Приходил Марцинкевич. У открытой двери оставил казаков, храбрился, наскакивал на Савина, порывался бить, но что-то его удерживало, подозрение, что перед ним отряд, люди одного дела, а вместе с тем необходимость признать, что все они разные, и невозможность отменить эту их отдельность, особенность судьбы и сословия. Бумагам Бабушкина не верил, фамилии Бялых и Воинова принял без сомнения, а тут что-то не сходилось, требовало полицейского сыска.
Имени Бабушкина никто не сказал. «Как так! — ярился Марцинкевич. — Неужто не представились друг другу? В одной берлоге сошлись, одним подлым, разбойным кушаком повязались, а кто да что — не знаете!» «Честный человек — добр, он и в других людях добрый умысел предполагает», — ответил за всех Бабушкин. Последний раз Марцинкевич явился, когда начало смеркаться и разводил пары локомотив, приготовляясь в дорогу, заскочил по пути в салон Меллера-Закомельского. На этот раз арестанты не стали отвечать чиновнику, свежевыбритому среди дня и надушенному ароматной водой, которой так и разило по вымерзшему вагону. Только Воинов проворчал негромко, голосом необратимо севшим:
— Отвяжись ты, бога ради, хорек проклятый…
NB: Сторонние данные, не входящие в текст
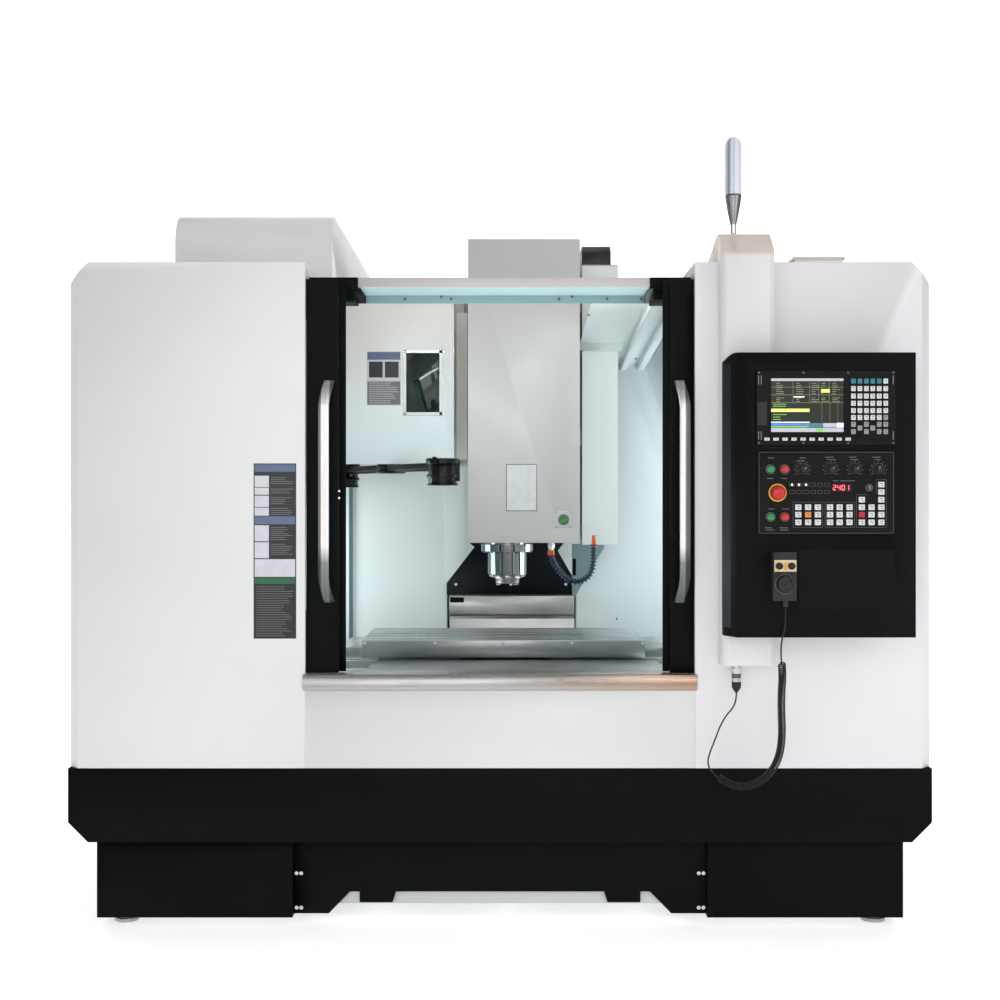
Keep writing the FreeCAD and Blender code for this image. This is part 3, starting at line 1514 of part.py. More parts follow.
def least_gap(path):
    """The least distance between neighbouring turns of a wound path, on sampled points."""
    per_turn = 16
    samples = path.discretize(Number=per_turn * coil_turns)
    gap = 1e9
    for i, sample in enumerate(samples):
        for other in samples[i + per_turn // 2:i + 2 * per_turn]:
            gap = min(gap, sample.distanceToPoint(other))
    return gap


def cord_coil():
    """The curly stretch: one unbroken wire wound along a smooth hanging line."""
    poles = [at(*point) for point in coil_route]
    lead_in = (poles[1] - poles[0]).normalize() * coil_radius / 2
    lead_out = (poles[-1] - poles[-2]).normalize() * coil_radius / 2
    poles = ([poles[0], poles[0] + lead_in, poles[0] + lead_in * 2] + poles[1:-1]
             + [poles[-1] - lead_out * 2, poles[-1] - lead_out, poles[-1]])
    spans = len(poles) - 2
    line = Part.BSplineCurve()
    line.buildFromPolesMultsKnots(poles, [3] + [1] * (spans - 1) + [3],
                                  [float(i) for i in range(spans + 1)], False, 2)
    length = line.length()
    wind = coil_radius - cord_radius
    steps = 2 * coil_turns
    fade = 2
    straight = 2 * cord_radius
    wound = length - 2 * straight
    points = []
    ways = []
    side = V(0, 1, 0)
    for i in range(steps + 1):
        spot = line.parameterAtDistance(straight + i / steps * wound, line.FirstParameter)
        along = V(*line.tangent(spot)[0])
        side = (side - along * side.dot(along)).normalize()
        cross = along.cross(side)
        swell = min(i, steps - i, fade) / fade
        angle = math.pi * i
        out = side * math.cos(angle) + cross * math.sin(angle)
        around_way = cross * math.cos(angle) - side * math.sin(angle)
        points.append(line.value(spot) + out * (wind * swell))
        turn_rate = 2 * math.pi * coil_turns / wound * wind * swell
        ways.append((along + around_way * turn_rate).normalize())
    edges = [Part.LineSegment(poles[0], points[0]).toShape()]
    for i in range(steps):
        edges += arc_pair(points[i], ways[i], points[i + 1], ways[i + 1])
    edges.append(Part.LineSegment(points[-1], poles[-1]).toShape())
    path = Part.Wire(edges)
    ring = Part.Wire([Part.makeCircle(cord_radius, poles[0], poles[1] - poles[0])])
    coil = path.makePipeShell([ring], True, False)
    gap = least_gap(path) - 2 * cord_radius
    print("coil wire", round(path.Length), "along", round(length), "least gap", round(gap, 2),
          "volume share", round(coil.Volume / (math.pi * cord_radius ** 2 * path.Length), 4))
    return coil


def cord_plug():
    """The round connector under the duct's foot, with its boot."""
    top = pendant_foot
    shell_foot = top - plug_length * 0.6
    profile = [(0, top - plug_length), (cord_radius + 2, top - plug_length),
               (plug_radius - 3, shell_foot), (plug_radius, shell_foot),
               (plug_radius, top - 20), (plug_radius + 2, top - 20), (plug_radius + 2, top),
               (0, top)]
    return turned(profile, plug_x, plug_depth)


def signal_lamp():
    """The lamp on its stem and cone, with a rounded clear lens."""
    edge = lamp_round * (1 - math.sqrt(0.5))
    stem = upright(lamp_x, lamp_depth, (pendant_ridge, lamp_cone_bottom), lamp_stem)
    cone = turned([(0, lamp_cone_bottom), (lamp_stem + 1, lamp_cone_bottom),
                   (lamp_radius - 6, lamp_cone_bottom + 40), (lamp_radius, lamp_lens_bottom - 6),
                   (lamp_radius, lamp_lens_bottom), (0, lamp_lens_bottom)], lamp_x, lamp_depth)
    lens = turned([(0, lamp_lens_bottom), (lamp_radius, lamp_lens_bottom),
                   (lamp_radius, lamp_top - lamp_round),
                   (lamp_radius - edge, lamp_top - edge),
                   (lamp_radius - lamp_round, lamp_top), (0, lamp_top)], lamp_x, lamp_depth)
    return fuse(stem, cone, lens)


parts = {
    "machine_bed": machine_bed(),
    "levelling_feet": levelling_feet(),
    "plinth": plinth(),
    "base_skirt": base_skirt(),
    "left_housing": left_housing(),
    "right_housing": right_housing(),
    "front_apron": front_apron(),
    "door_sill": door_sill(),
    "header_beam": header_beam(),
    "rail_brackets": rail_brackets(),
    "splash_guard": splash_guard(),
    "column_apron": column_apron(),
    "fixed_way_covers": fixed_way_covers(),
    "column": column(),
    "saddle": saddle(),
    "saddle_way_covers": saddle_way_covers(),
    "work_table": work_table(),
    "table_way_covers": table_way_covers(),
    "spindle_head": spindle_head(),
    "spindle_cartridge": spindle_cartridge(),
    "spindle": spindle(),
    "spindle_motor": spindle_motor(),
    "head_cover": head_cover(),
    "tool_release_button": release_button(),
    "coolant_hose": coolant_hose(),
    "magazine_cover": magazine_cover(),
    "magazine_guard": magazine_guard(),
    "magazine_window": magazine_window(),
    "changer_drive_box": changer_drive_box(),
    "changer_quill": changer_quill(),
    "changer_arm": changer_arm(),
    "magazine_disc": magazine_disc(),
    "electrical_cabinet": electrical_cabinet(),
    "cabinet_door": cabinet_door(),
    "pendant_duct": pendant_duct(),
    "control_box": control_box(),
    "display_unit": display_unit(),
    "switch_panel": switch_panel(),
    "e_stop_button": stop_button(),
    "handwheel_unit": handwheel_unit(),
    "handwheel_dial": handwheel_dial(),
    "cord_upper": tube_along(upper_route, cord_radius),
    "cord_coil": cord_coil(),
    "cord_lower": tube_along(lower_route, cord_radius),
    "cord_plug": cord_plug(),
    "signal_lamp": signal_lamp(),
}
door_pieces = {"door": door_leaf(), "door_window": door_window(), "door_handle": door_handle()}
for piece, shape in door_pieces.items():
    parts["left_" + piece] = shape
    parts["right_" + piece] = flipped(shape, door_meet)
for name, x, z, radius in round_buttons():
    parts[name] = push_button(x, z, radius)
for name, x in knob_places():
    parts[name] = selector_knob(x)

os.makedirs("parts", exist_ok=True)
for name, shape in parts.items():
    shape.exportStep("parts/" + name + ".step")
print(len(parts), "pieces")
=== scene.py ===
import bpy
import bmesh
import math
from mathutils import Matrix, Vector


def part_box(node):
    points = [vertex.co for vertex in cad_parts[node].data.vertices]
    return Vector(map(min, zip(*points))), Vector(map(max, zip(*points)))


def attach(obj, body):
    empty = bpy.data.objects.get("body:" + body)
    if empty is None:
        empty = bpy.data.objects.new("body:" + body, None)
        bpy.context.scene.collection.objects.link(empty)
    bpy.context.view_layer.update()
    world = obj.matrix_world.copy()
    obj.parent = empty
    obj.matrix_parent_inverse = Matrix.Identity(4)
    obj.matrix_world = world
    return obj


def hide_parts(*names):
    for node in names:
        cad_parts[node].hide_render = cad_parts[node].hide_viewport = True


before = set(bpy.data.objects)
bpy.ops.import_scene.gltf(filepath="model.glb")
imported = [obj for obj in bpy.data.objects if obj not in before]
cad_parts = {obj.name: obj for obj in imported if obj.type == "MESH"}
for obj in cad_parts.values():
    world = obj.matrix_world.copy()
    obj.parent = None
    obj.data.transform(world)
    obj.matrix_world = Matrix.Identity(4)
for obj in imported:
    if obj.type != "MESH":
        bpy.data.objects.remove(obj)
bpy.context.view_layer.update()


# The room: a pale floor in a bright, even studio. The eye is level with the work area, 4.5 m in front
# of the housings, as the photograph was taken.

EYE_HEIGHT = 1.295
EYE_DISTANCE = 4.5
LENS = 53.86
SENSOR = 36.0
SIGHT = 60.0
SKY_TOP = 0.26
SKY_EDGE = 0.40
FLOOR_HALF = 14.0
FLOOR_GLOW = 0.60
BACKDROP_Y = 9.0
BACKDROP_GLOW = 0.8
WHITE = (1.0, 1.0, 1.0)
FLOOR_COLOUR = (0.90, 0.90, 0.90)
NOISE_RANGE = (0.3, 0.7)
SHADER = "Principled BSDF"
front_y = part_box("left_housing")[0].y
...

К обеду инспектор телеграфа опоздал, на его месте за столом восседал несносный Скалон, тайный бог младших офицеров, петербургский шаркун, ненавидимый старшими командирами. Чин Скалона невелик — капитан, но он флигель-адъютант, знатен, удачливый игрок, молва приписала его участие в экспедиции опасной любовной интрижке, из которой ему помог выбраться сам государь, удалив на время из столицы к барону. Толкований было много, а барон имел свое, отличное ото всех: в душе он считал Скалона соглядатаем, шпионом и лазутчиком двора. И Скалон поведением своим в экспедиции укреплял барона в подозрениях. Занятия его были крайне просты: едва эшелон карателей достигал станции, как Скалон в шинели, наброшенной на плечи, презирая стужу и снег, часто даже не закрывая русой курчавой головы, бросался к газетному киоску и арестовывал сатирические журналы. В купе Скалона, соседнем с купе Марцинкевича, собрались груды «Нашей жизни» и «Руси», он охотно пускал арестованные журналы по рукам, скалил зубы и похохатывал над тем, что сам же и запрещал читающей России. Если открывал в продавце печатного слова иудея, долго трепал за бороду, а по отсутствии таковой — за ухо и бил, брезгая, почти сострадая, бил не до крови, единственно с целью урока и унижения достоинства. Второе занятие флигель-адъютанта и вовсе не обременительно: неизменно веселый, отоспавшийся, не позволявший будить себя ночью даже при обстоятельствах чрезвычайных, он то и дело попадался днем на пути корпуса жандармов полковника Тарановского, Энгельке или коменданта поезда Заботкина и, соболезнуя, прикладывая руку к груди, уверял их, что отлично понимает их затруднения и манкировку, подлую, как он выражался, необходимость faire bonne mine a mauvais jeu[9].
Была и третья страсть Скалона: злословие. Поношение и грязные намеки в адрес лиц отсутствующих. Государь словно был уведомлен о таком же недуге и самого барона и нарочно дал ему в сотрудники человека с памятью молодой, цепкой и отменно черной. Скалон витийствовал находчиво, изобретательно, и сам барон не замечал, как к концу обеда замахивался на лиц известных, а то и приближенных двору. Захмелевший барон прикусывал толстый, заметный при разговоре язык, но — поздно: оставался привкус ошибки, опасной оплошности, и приходилось искать у Скалона, прощать ему бездельную жизнь в экспедиции.
Марцинкевич ненавидел Скалона истово, до сердечных спазм, до больного преклонения: флигель-адъютант не замечал его, смотрел сквозь него, как сквозь захватанное пальцами стекло.